As the opening soft, ethereal drone hovers at the edge of perception, you’d be forgiven for thinking you’d landed slap-bang in the middle of Celerland. From then on, however, the album takes several detours: birds sing tunefully in a loop over an echoing thud; distant thunder and clatter draws out a gurgling in the deep; grand, majestic melodic refrains are bathed in shimmering light. There are plenty of warm ambient drones to be heard, with indistinct, barely-there textures and endless repetition marking tracks such as ‘Indistinguishable from magic’ and ‘Volcanic institutions’. But there are also moments of greater resolve and certainty, as with the plodding drone of ‘Hotel Mona Lisa’, and unexpected twists and turns such as the faint echoes of previous drones in ‘S-shaped isthmus’. I found it impossible to tell which creative choices originated with which artist, such is the seamlessness with which their respective contributions are woven together.

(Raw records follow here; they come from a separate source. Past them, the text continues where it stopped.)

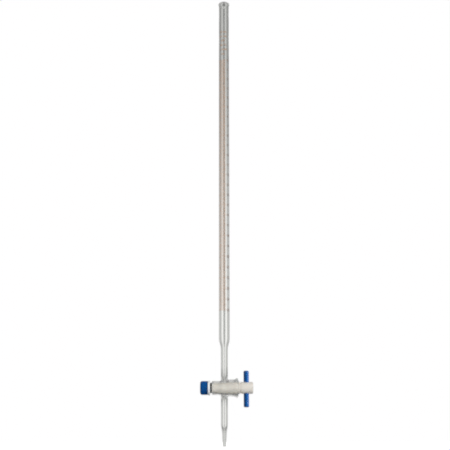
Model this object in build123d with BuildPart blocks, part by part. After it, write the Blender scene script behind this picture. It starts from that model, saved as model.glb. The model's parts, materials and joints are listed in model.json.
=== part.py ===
from build123d import *
import os
from math import pi

# A 25 mL burette with a straight-bore PTFE stopcock, in millimetres.
# Origin: the centre of the jet's end face. +Z runs up the tube, and +X runs along the stopcock
# from the lock nut to the handle. The stopcock is open: its cross bore is in line with the tube.

os.makedirs("parts", exist_ok=True)

# ---------------------------------------------------------------- driving dimensions
capacity = 25               # mL
tube_bore_d = 10.0
tube_wall = 1.25
arm_d = 8.0                 # lead tube and side arms
jet_d = 7.7                 # the straight part of the jet
arm_bore_d = 5.6
tip_d = 3.8
tip_bore_d = 1.2

axis_z = 64.0               # height of the stopcock's axis
jet_taper_top_z = 24.4
jet_stem_top_z = 48.0       # above this the jet widens to its fused joint with the side arm
shoulder_foot_z = 106.7
shoulder_top_z = 121.0
scale_foot_z = 152.0        # the lowest graduation, where the full capacity is delivered
headroom = 83.0             # from the zero line to the rim

barrel_small_d = 15.3
barrel_large_d = 18.4
barrel_rim_d = 21.6
barrel_left_x = -14.4
barrel_right_x = 16.0
arm_reach = 13.0            # from the stopcock's axis to the end of a side arm
arm_blend = 1.4             # fillet where a side arm meets the barrel

key_taper = 1 / 10          # change of diameter per length
key_large_d = 13.7          # at the barrel's large end
key_clearance = 0.05        # radial, between the key and the barrel
cross_bore_d = 2.0
key_neck_x = 17.7           # where the cone ends at the groove
key_head_x = 18.4
key_end_x = 32.5
head_d = 13.2
groove_d = 11.4
shank_d = 8.0               # outside diameter of the key's thread
shank_tip_x = -26.7
shank_across_flats = 6.0

thread_pitch = 1.5
thread_depth = 0.8
thread_clearance = 0.12

ring_inner_d = 8.4
ring_thick = 1.65           # along the axis, squeezed
ring_wide = 1.7             # across the axis, squeezed
washer_d = 16.4
washer_thick = 2.55
flat_clearance = 0.06
nut_d = 15.3
nut_thick = 8.7
rib_count = 30
rib_depth = 0.35

handle_d = 6.0
handle_length = 40.5
handle_x = 24.8
handle_drop = 1.2           # how far the handle's middle lies below the axis

# ---------------------------------------------------------------- worked out from these
volume_per_ml = 1000.0      # cubic millimetres
ml_height = volume_per_ml / (pi * (tube_bore_d / 2) ** 2)
rim_z = scale_foot_z + capacity * ml_height + headroom
tube_r = tube_bore_d / 2 + tube_wall
bore_r = tube_bore_d / 2
arm_r = arm_d / 2
arm_bore_r = arm_bore_d / 2
upper_arm_z = axis_z + arm_reach
lower_arm_z = axis_z - arm_reach

ring_gap = 0.05             # between the O-ring and its neighbours
washer_face_x = barrel_left_x - ring_thick - 2 * ring_gap
nut_face_x = washer_face_x - washer_thick
nut_end_x = nut_face_x - nut_thick

stopcock_axis = Axis((0, 0, axis_z), (1, 0, 0))
side_view = Plane.XZ        # its local x is X and its local y is Z


def key_radius(x):
    """Radius of the key's cone at a place along the stopcock."""
    return key_large_d / 2 - (barrel_right_x - x) * key_taper / 2


# ---------------------------------------------------------------- graduated tube
bead_r = tube_r + 0.7
bead_height = 3.6
bead_z = rim_z - 1.7        # the bead's widest ring
lip_r = bore_r + 0.75
shoulder_mid_z = (shoulder_foot_z + shoulder_top_z) / 2

with BuildPart() as graduated_tube:
    with BuildSketch(side_view):
        with BuildLine():
            Line((arm_bore_r, shoulder_foot_z), (arm_r, shoulder_foot_z))
            Bezier(
                (arm_r, shoulder_foot_z),
                (arm_r, shoulder_mid_z),
                (tube_r, shoulder_mid_z),
                (tube_r, shoulder_top_z),
            )
            Line((tube_r, shoulder_top_z), (tube_r, rim_z - bead_height))
            Spline(
                (tube_r, rim_z - bead_height),
                (bead_r, bead_z),
                (lip_r, rim_z),
                tangents=((0, 1), (-1, 0)),
            )
            Spline((lip_r, rim_z), (bore_r, bead_z), tangents=((-1, 0), (0, -1)))
            Line((bore_r, bead_z), (bore_r, shoulder_top_z))
            Bezier(
                (bore_r, shoulder_top_z),
                (bore_r, shoulder_mid_z),
                (arm_bore_r, shoulder_mid_z),
                (arm_bore_r, shoulder_foot_z),
            )
        make_face()
    revolve(axis=Axis.Z)
graduated_tube.part.label = "graduated_tube"

# ---------------------------------------------------------------- lead tube
with BuildPart() as lead_tube:
    with BuildSketch(Plane.XY.offset(upper_arm_z)):
        Circle(arm_r)
        Circle(arm_bore_r, mode=Mode.SUBTRACT)
    extrude(amount=shoulder_foot_z - upper_arm_z)
lead_tube.part.label = "lead_tube"

# ---------------------------------------------------------------- stopcock barrel
step_left_x = -6.5
step_right_x = -0.5
step_mid_x = (step_left_x + step_right_x) / 2
flare_left_x = 9.0
rim_x = 14.4                # the bead's widest ring
small_r = barrel_small_d / 2
large_r = barrel_large_d / 2
rim_r = barrel_rim_d / 2
mouth_r = key_radius(barrel_right_x) + key_clearance
tail_r = key_radius(barrel_left_x) + key_clearance
edge_round = 1.0
passage_r = 1.2             # through the barrel's wall
arm_funnel = 3.5            # where a side arm's bore widens to the tube's

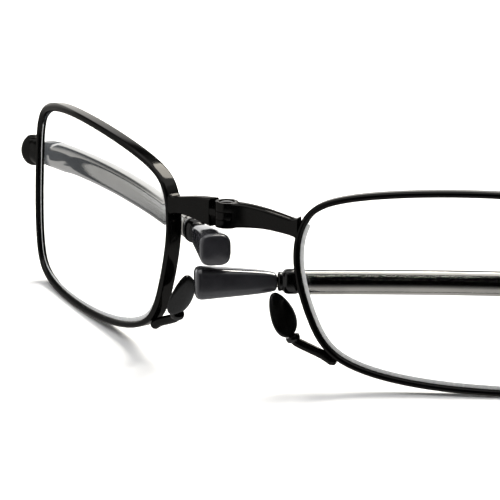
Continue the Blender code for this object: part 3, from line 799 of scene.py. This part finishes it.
# --------------------------------------------------------------- the temples
def arc_ring(x, section):
    """A section set square to the temple's arc at x, round the hinge centre."""
    sine = (x - ARC_APEX_X) / ARC_RADIUS
    cosine = math.sqrt(1 - sine ** 2)
    centre_y = ARC_APEX_Y - ARC_RADIUS + ARC_RADIUS * cosine
    return [(x + s * sine - TEMPLE_HINGE_X, centre_y + s * cosine - TEMPLE_HINGE_Y,
             up - TEMPLE_DROP) for s, up in section]


def stations(start, end, count):
    """Evenly spaced places from start to end, both included."""
    return [start + (end - start) * i / (count - 1) for i in range(count)]


def make_knuckle(side):
    """The hinge leaf and the cap that closes the end of the tube."""
    matrix = temple_matrix(side)
    half_height = KNUCKLE_HALF_HEIGHT
    knuckle = raw_object(side + "_knuckle_leaf", disc(KNUCKLE_RADIUS, -half_height, half_height),
                         matrix)
    web = box((-WEB_HALF_WIDTH, WEB_START, -half_height),
              (WEB_HALF_WIDTH, WEB_REACH, half_height))
    combine(knuckle, web, matrix, "UNION")
    section = rounded_rectangle(CAP_THICKNESS, CAP_HEIGHT, CAP_CORNER)
    cap = loft([arc_ring(x, section) for x in (TUBE_START_X, TUBE_START_X + CAP_LENGTH)])
    combine(knuckle, cap, matrix, "UNION")
    combine(knuckle, disc(KNUCKLE_BORE_RADIUS, -half_height - OVERCUT, half_height + OVERCUT),
            matrix, "DIFFERENCE")
    soften(knuckle, 0.12)
    finish_piece(knuckle, BLACK_TRIM, side + "_temple", side + "_knuckle")


def make_tube(side):
    """The temple tube and the stepped ferrule on its open end."""
    matrix = temple_matrix(side)
    outer = crowned(TUBE_THICKNESS, TUBE_HEIGHT, TUBE_CROWN)
    lip = crowned(TUBE_THICKNESS - 2 * TUBE_LIP, TUBE_HEIGHT - 2 * TUBE_LIP, TUBE_CROWN)
    bore = crowned(TUBE_BORE_THICKNESS, TUBE_BORE_HEIGHT, BORE_POWER)
    outline = [(TUBE_START_X, lip), (TUBE_START_X - TUBE_LIP, outer)]
    outline += [(x, outer) for x in stations(TUBE_START_X - 1.0, TUBE_END_X + 1.0, 60)]
    outline += [(TUBE_END_X + TUBE_LIP, outer), (TUBE_END_X, lip)]
    outline += [(x, bore) for x in stations(TUBE_END_X, TUBE_START_X - 1.5, 24)]
    made = raw_object(side + "_tube_sleeve",
                      loft([arc_ring(x, section) for x, section in outline]), matrix)
    add_run_uv(made, len(outer))
    finish_piece(made, STEEL, side + "_temple", side + "_tube", sharp=50)

    rings = [arc_ring(x, crowned(TUBE_THICKNESS + swell, TUBE_HEIGHT + swell, FERRULE_POWER))
             for x, swell in FERRULE_PROFILE]
    rings += [arc_ring(x, bore) for x in (FERRULE_END_X, FERRULE_START_X)]
    made = raw_object(side + "_ferrule_ring", loft(rings, closed=True), matrix)
    finish_piece(made, BLACK_TRIM, side + "_temple", side + "_ferrule", sharp=50)


def make_slider(side):
    """The inner rod and the plastic tip on its end."""
    matrix = temple_matrix(side)
    section = crowned(ROD_THICKNESS, ROD_HEIGHT, BORE_POWER, ROD_FACETS)
    places = stations(ROD_INNER_X, ROD_OUTER_X, 60)
    made = raw_object(side + "_inner_rod", loft([arc_ring(x, section) for x in places]), matrix)
    add_run_uv(made, len(section))
    finish_piece(made, STEEL, side + "_slider", side + "_rod", sharp=50)

    bore = crowned(TUBE_BORE_THICKNESS, TUBE_BORE_HEIGHT - TIP_SOCKET_TAPER, BORE_POWER)
    rings = [arc_ring(x, bore) for x in (TIP_SOCKET_X, TIP_NECK_X)]
    for fraction, thickness, height in smooth_run(TIP_PROFILE, 8):
        x = TIP_NECK_X + (TIP_END_X - TIP_NECK_X) * fraction
        rings.append(arc_ring(x, crowned(thickness, height, TIP_POWER)))
    made = raw_object(side + "_tip_moulding", loft(list(reversed(rings))), matrix)
    finish_piece(made, TIP_PLASTIC, side + "_slider", side + "_tip", sharp=50)


# ------------------------------------------------------------- the nose pads
def pad_matrix():
    """Columns: across the pad, toward the nose, and along it downward."""
    toward_nose = Vector((-math.cos(PAD_SPLAY), math.sin(PAD_SPLAY), 0.0))
    toward_nose -= toward_nose.dot(PAD_LONG_AXIS) * PAD_LONG_AXIS
    toward_nose.normalize()
    across = toward_nose.cross(PAD_LONG_AXIS)
    turn = Matrix((across, toward_nose, PAD_LONG_AXIS)).transposed().to_4x4()
    return Matrix.Translation(PAD_CENTRE) @ turn


def make_pad(side):
    """The nose pad with its stem, the socket that holds it and the wire arm."""
    half = half_matrix(side)
    matrix = half @ pad_matrix()
    rings = []
    for i in range(1, PAD_RINGS):
        angle = math.pi * i / PAD_RINGS
        size = math.sin(angle) * (1 - PAD_TAPER * math.cos(angle))
        ring = []
        for j in range(PAD_FACETS):
            turn = 2 * math.pi * j / PAD_FACETS
            bulge = PAD_NOSE_DOME if math.sin(turn) > 0 else PAD_OUTER_DOME
            ring.append((PAD_HALF_WIDTH * size * math.cos(turn),
                         bulge * size ** PAD_CROWN * math.sin(turn),
                         -PAD_HALF_LENGTH * math.cos(angle)))
        rings.append(ring)
    pad = raw_object(side + "_pad_leaf", loft(rings), matrix)
    stem = turned([(STEM_RADIUS, 0.5 * PAD_HALF_LENGTH), (STEM_RADIUS, STEM_END)], steps=32)
    combine(pad, stem, matrix, "UNION")
    finish_piece(pad, PAD_PLASTIC, side + "_pad", side + "_nose_pad", sharp=60)

    profile = [(0.3, CUP_END), (CUP_RADIUS - 0.22, CUP_END - 0.05),
               (CUP_RADIUS - 0.06, CUP_END - 0.2), (CUP_RADIUS, CUP_END - 0.4),
               (CUP_RADIUS, CUP_START + 0.1), (CUP_RADIUS - 0.08, CUP_START),
               (CUP_BORE_RADIUS, CUP_START), (CUP_BORE_RADIUS, CUP_END - 0.25)]
    cup = raw_object(side + "_pad_socket", turned(profile, steps=40), matrix)
    finish_piece(cup, BLACK_TRIM, side + "_half", side + "_pad_cup")

    run = smooth_run(ARM_PATH, 10)
    rings = []
    for i, point in enumerate(run):
        along = (run[min(i + 1, len(run) - 1)] - run[max(i - 1, 0)]).normalized()
        across = along.cross(Vector((0, 1, 0))).normalized()
        upright = along.cross(across)
        from_end = 1 - i / (len(run) - 1)
        radius = ARM_RADIUS * math.sqrt(min(1.0, ARM_END_AREA + ARM_END_GROWTH * from_end))
        turns = [2 * math.pi * k / ARM_FACETS for k in range(ARM_FACETS)]
        rings.append([point + radius * (across * math.cos(a) + upright * math.sin(a))
                      for a in turns])
    arm = raw_object(side + "_pad_arm_wire", loft(rings), half)
    finish_piece(arm, GUNMETAL, side + "_half", side + "_pad_arm", sharp=60)


for side in SIDES:
    make_rim(side)
    make_lens(side)
    make_end_block(side)
    make_knuckle(side)
    make_tube(side)
    make_slider(side)
    make_pad(side)
make_bridge()


# ------------------------------------------------------- floor, light, camera
def make_floor():
    """A pale matt table top, far wider than the object and unseen in its gloss."""
    made, node, surface = new_material("pale_table")
    place = node("ShaderNodeTexCoord").outputs["Object"]
    grain = node("ShaderNodeTexNoise", Vector=place, Scale=90.0, Detail=3.0)
    shader = node("ShaderNodeBsdfPrincipled",
                  Base_Color=ramp(node, grain.outputs["Fac"], [(0.3, (0.9, 0.9, 0.9)),
                                                              (0.7, (0.92, 0.92, 0.92))]),
                  Roughness=0.6, Specular_IOR_Level=0.2)
    surface(shader.outputs["BSDF"])
    mesh = bpy.data.meshes.new("floor")
    corners = [(FLOOR_REACH * x, FLOOR_REACH * y, 0)
               for x, y in ((-1, -1), (1, -1), (1, 1), (-1, 1))]
    mesh.from_pydata(corners, [], [(0, 1, 2, 3)])
    mesh.materials.append(made)
    floor = bpy.data.objects.new("floor", mesh)
    bpy.context.scene.collection.objects.link(floor)
    floor.visible_glossy = False


def area_light(name, place, aim, size, power, colour=(1, 1, 1)):
    """A soft rectangular lamp at place, pointing at aim, in metres and watts."""
    lamp = bpy.data.lights.new(name, "AREA")
    lamp.shape = "RECTANGLE"
    lamp.size, lamp.size_y = size
    lamp.energy = power
    lamp.color = colour
    made = bpy.data.objects.new(name, lamp)
    bpy.context.scene.collection.objects.link(made)
    made.location = place
    made.rotation_euler = (Vector(aim) - Vector(place)).to_track_quat("-Z", "Y").to_euler()


def make_world():
    """Studio surroundings: light above and behind, a dark belt at eye level."""
    world = bpy.data.worlds.new("studio")
    bpy.context.scene.world = world
    world.use_nodes = True
    tree = world.node_tree
    tree.nodes.clear()
    place = tree.nodes.new("ShaderNodeTexCoord")
    split = tree.nodes.new("ShaderNodeSeparateXYZ")
    tree.links.new(place.outputs["Generated"], split.inputs[0])

    def fade(axis, start, end, strength):
        """Rises from 0 at start to strength at end, along one axis."""
        added = tree.nodes.new("ShaderNodeMapRange")
        added.interpolation_type = "SMOOTHSTEP"
        for key, value in (("From Min", start), ("From Max", end), ("To Max", strength)):
            added.inputs[key].default_value = value
        tree.links.new(split.outputs[axis], added.inputs["Value"])
        return added.outputs["Result"]

    def join(operation, first, second):
        added = tree.nodes.new("ShaderNodeMath")
        added.operation = operation
        tree.links.new(first, added.inputs[0])
        tree.links.new(second, added.inputs[1])
        return added.outputs["Value"]

    above = join("MULTIPLY", fade("Y", -0.8, 0.3, 1.2), fade("Z", 0.45, 0.7, 1.0))
    left = join("MULTIPLY", fade("X", -0.3, -0.7, 1.0), fade("Z", 0.75, 0.45, 1.0))
    behind = join("MULTIPLY", fade("Y", 0.7, 0.92, 2.0),
                  join("MULTIPLY", fade("Z", 0.35, 0.28, 1.0), fade("Z", -0.2, -0.05, 1.0)))
    below = fade("Z", -0.22, -0.6, 1.15)
    total = join("ADD", join("ADD", above, behind), join("MAXIMUM", below, left))
    background = tree.nodes.new("ShaderNodeBackground")
    tree.links.new(total, background.inputs["Strength"])
    output = tree.nodes.new("ShaderNodeOutputWorld")
    tree.links.new(background.outputs["Background"], output.inputs["Surface"])


def make_camera():
    """A long lens from slightly right of centre, looking down a little."""
    back = Vector((math.sin(VIEW_YAW) * math.cos(VIEW_ELEVATION),
                   -math.cos(VIEW_YAW) * math.cos(VIEW_ELEVATION), math.sin(VIEW_ELEVATION)))
    level = Vector((math.cos(VIEW_YAW), math.sin(VIEW_YAW), 0.0))
    rise = back.cross(level)
    right = math.cos(VIEW_ROLL) * level + math.sin(VIEW_ROLL) * rise
    up = -math.sin(VIEW_ROLL) * level + math.cos(VIEW_ROLL) * rise
    camera = bpy.data.cameras.new("camera")
    camera.lens = VIEW_LENS
    camera.sensor_width = VIEW_SENSOR
    camera.clip_start, camera.clip_end = 0.05, 20.0
    made = bpy.data.objects.new("camera", camera)
    bpy.context.scene.collection.objects.link(made)
    place = BRIDGE_HINGE + (VIEW_RIGHT * right + VIEW_UP * up + VIEW_DISTANCE * back) * MM
    turn = Matrix((right, up, back)).transposed().to_4x4()
    made.matrix_world = Matrix.Translation(place) @ turn
    bpy.context.scene.camera = made


make_floor()
make_world()
area_light("overhead", (0.0, 0.15, 0.75), (0, 0.05, 0), (1.2, 0.9), 4.0)
area_light("key", (0.2, 0.52, 0.6), (0, 0, 0), (0.4, 0.38), 12.0, (1.0, 0.97, 0.9))
make_camera()
bpy.context.scene.view_settings.view_transform = "Standard"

Ultimately I hear no judgement on Mosquito Coast‘s flawed would-be hero, even as his high-minded ideals lead him down a slippery slope of violence and obsession. The tumbling four-note refrain and singing high-pitched exclamation of the closing track ‘Rights of the idea or a machine’ could be interpreted equally easily as elegiac or as tragic. Either way, this is an album that, despite its frequent lushness, still manages to unsettle and provoke, as the best ambient drone music can.